Y es que, hablando francamente: la cuestión de las lenguas no es sino una forma de procurar un símbolo a enfrentamientos políticos. Un pretexto. Se buscan pancartas para justificar algo que, por sí, no tiene justificación. Todo nuestro tejido lingüístico, económico y cultural tiende a unirnos. Pero ellos, empeñados en separarnos. Ponen como ejemplo naciones mínimas que hay en Europa. Teniendo como tienen la suerte de ser parte de una grande, prefieren, parece, ser cabeza de ratón.

El español es, simplemente, un símbolo de España y quieren destruirlo reduciéndolo a otra lengua más. Lo es, ciertamente, pero también es la lengua común. Y se trata de la guerra contra los símbolos de España: la bandera, las selecciones deportivas, el sistema judicial, el tributario, las carreteras que ahora llaman «del Estado», la representación diplomática y no mucho más. Aunque sí: quedan el Gobierno y las Cámaras. Pero si cayeran esos símbolos de unión, quedarían en el vacío.
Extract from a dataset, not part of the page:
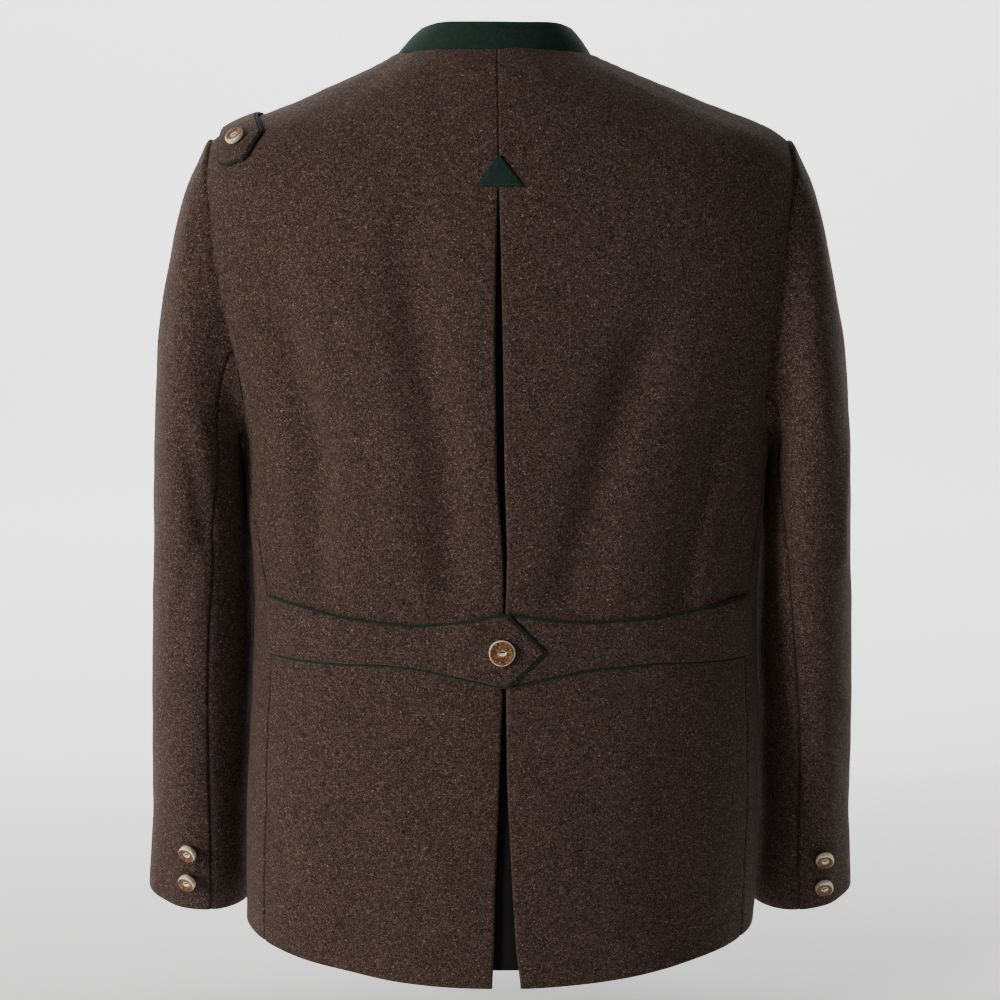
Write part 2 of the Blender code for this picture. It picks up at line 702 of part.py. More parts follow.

Este es el problema, un problema político creado por una minoría que usa diversas tácticas. Esta es una. ¿Y qué hace el Gobierno español?
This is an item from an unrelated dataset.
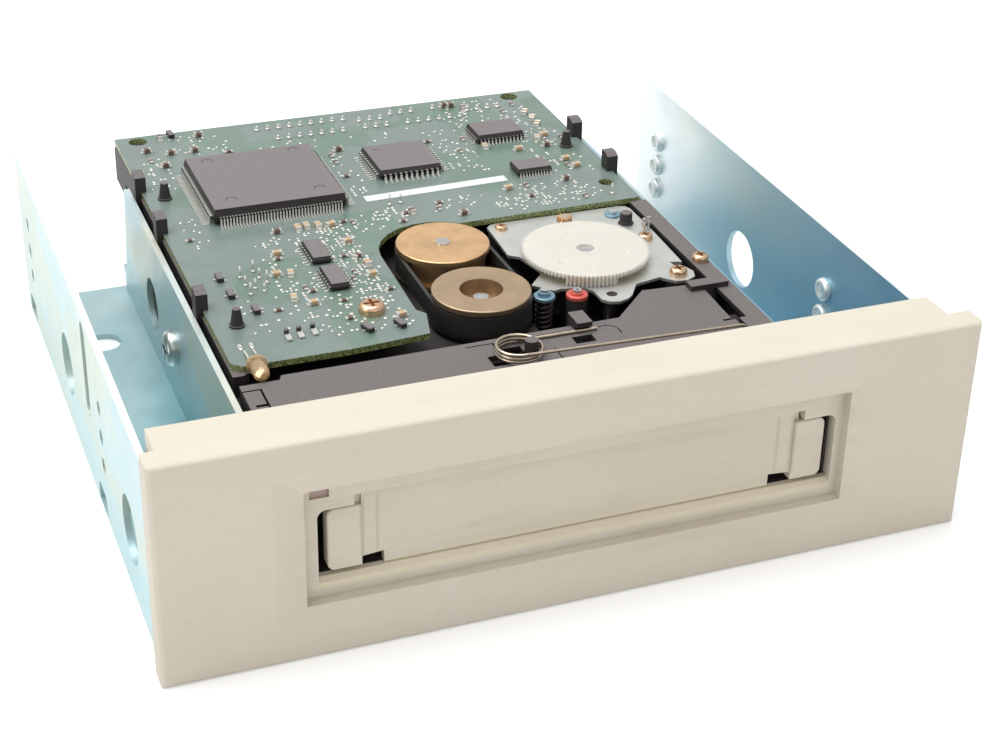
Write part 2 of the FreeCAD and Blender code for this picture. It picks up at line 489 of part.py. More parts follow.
def make_slide():
    end = SLIDE_D0 + SLIDE_L
    body = box(SLIDE_X0, SLIDE_X1, SLIDE_D0, end, SLIDE_Z0, SLIDE_Z1)
    cheek = box(SLIDE_X0 - 0.7, SLIDE_X0 + 0.3, SLIDE_D0, SLIDE_D0 + 6, SLIDE_Z0 + 2.2, SLIDE_Z1)
    nose = box(37.6, SLIDE_X0 + 0.3, end - 2.4, end, SLIDE_Z0 + 2.6, SLIDE_Z1 - 0.6)
    fork = box(FORK_X - COIL_WIRE - 0.2, FORK_X + COIL_WIRE + 0.2, FORK_D - 0.6, FORK_D + 0.6,
               SLIDE_Z1 - 4, SLIDE_Z1 + 1)
    body = union([body, cheek, nose])
    body = soften(body, 0.8, lambda b: b.ZLength > 4 and near(b.XMax, 37.6) and near(b.YMax, b.YMin))
    return less(body, [fork])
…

El nuevo Gobierno español ha abanderado una serie de causas de protesta contra el anterior: en política internacional, en política hidrológica, en política educativa, entre otras. Son bien conocidas. Ha añadido una especie de sedante, el famoso talante. De momento le va bien, la gente prefiere un descanso de tanta tensión. Los radicales, de los que el Gobierno depende (pero, ¡ojo!, ellos a su vez dependen del Gobierno), respiran satisfechos, aunque de cuando en cuando lanzan bufidos de impaciencia.
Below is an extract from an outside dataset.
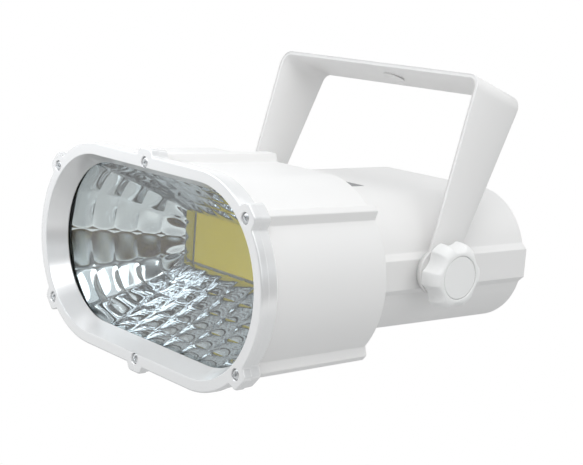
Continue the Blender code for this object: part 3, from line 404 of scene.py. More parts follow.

Para mí, todo esto son fintas, tanteos. El verdadero problema es el de la unidad de España. El Gobierno, la verdad, no ha cedido. Ha dado buenas palabras y terrones de azúcar. A veces da la impresión de que prefiere hacer el papel del bueno y dejar el del malo a los europeos. Aplaza. Pero esto tiene un límite. Habrá un momento en que la irracionalidad tendrá que ser contestada con la racionalidad. Los votos con los votos. El futuro de España depende de ese momento.